Peripheral Component Interconnect, a local bus standard developed by Intel Corporation. Most modern PCs include a PCI bus in addition to a more general ISA expansion bus. PCI is also used on some versions of the Macintosh computer. PCI is a 64-bit bus, though it is usually implemented as a 32-bit bus. It can run at clock speeds of 33 or 66 MHz. At 32 bits and 33 MHz, it yields a throughput rate of 133 MBps. Although it was developed by Intel, PCI is not tied to any particular family of microprocessors.


An I/O interconnect bus standard (which includes a protocol and a layered architecture) that expands on and doubles the data transfer rates of original PCI. PCI Express is a two-way, serial connection that carries data in packets along two pairs of point-to-point data lanes, compared to the single parallel data bus of traditional PCI that routes data at a set rate. Initial bit rates for PCI Express reach 2.5Gb/s per lane direction, which equate to data transfer rates of approximately 200MB/s. PCI Express was developed so that high-speed interconnects such as 1394b, USB 2.0, InfiniBand and Gigabit Ethernet would have an I/O architecture suitable for their transfer high speeds.

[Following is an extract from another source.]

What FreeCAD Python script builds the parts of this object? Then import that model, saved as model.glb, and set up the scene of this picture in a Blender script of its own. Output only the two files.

Short for PCI extended, an enhanced PCI bus. PCI-X is backward-compatible with existing PCI cards. It improves upon the speed of PCI from 133 MBps to as much as 1 GBps.

PCI-X was designed jointly by IBM, HP and Compaq to increase performance of high bandwidth devices, such as Gigabit Ethernet and Fibre Channel, and processors that are part of a cluster.


Accelerated Graphics Port, an interface specification developed by Intel Corporation. AGP is based on PCI, but is designed especially for the throughput demands of 3-D graphics. Rather than using the PCI bus for graphics data, AGP introduces a dedicated point-to-point channel so that the graphics controller can directly access main memory. The AGP channel is 32 bits wide and runs at 66 MHz. This translates into a total bandwidth of 266 MBps, as opposed to the PCI bandwidth of 133 MBps. AGP also supports two optional faster modes, with throughputs of 533 MBps and 1.07 GBps.

Various levels of throughput are :- AGP1X is 266 MBps, AGP2X is 533 MBps; and AGP4X provides 1.07 GBps.